Community support and mutual aid
The community support and mutual aid strand is led by Professor John Drury at the University of Sussex. The mutual aid and other community groups that have arisen in response to the pandemic provide a vital service to neighbours in the form of shopping, collecting prescriptions, walking dogs, providing information, and giving emotional support. They have enabled people to stay at home and self-isolate when needed and created a sense of solidarity and community. Practically, they have complemented the role of the official agencies.
Essential mitigation measures such as the Test Trace and Isolate system crucially require people to be supported to stay at home for extended periods of time. Therefore, there will be a need for community mutual aid groups for the foreseeable future.

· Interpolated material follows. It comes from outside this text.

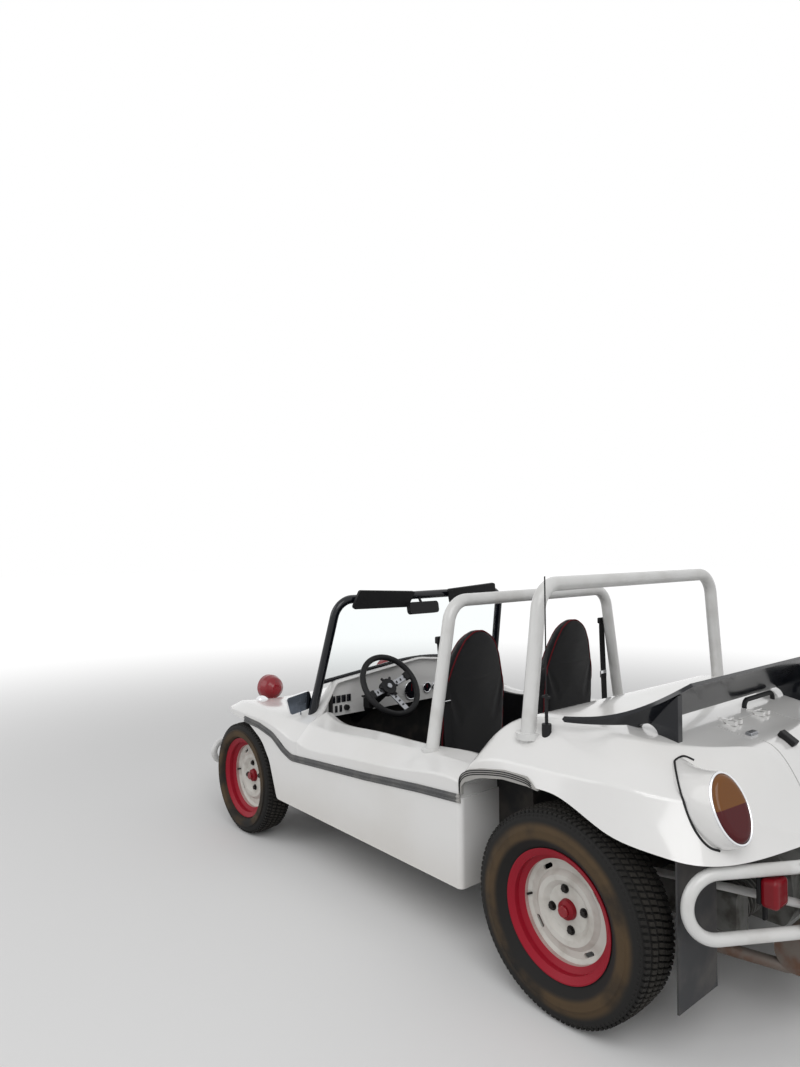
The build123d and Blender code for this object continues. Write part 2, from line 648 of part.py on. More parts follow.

Spontaneous community support groups are common in the wake of disasters. But they tend to decline over time, even while needs for support remain high. There is a need to understand the processes whereby such groups can be sustained over time – what factors work against the decline that so often happens with such groups?
The aim of this research is therefore to examine the factors that enable these groups to endure. We will use interviews and a survey to understand why people join community support groups, and the psychological, practical, and organizational factors that sustain these groups over time. We are working with local groups to produce guidance tools to help sustain community solidarity. These outputs will have the impact of equipping local groups to sustain themselves more effectively over time, thereby meeting ongoing community support needs.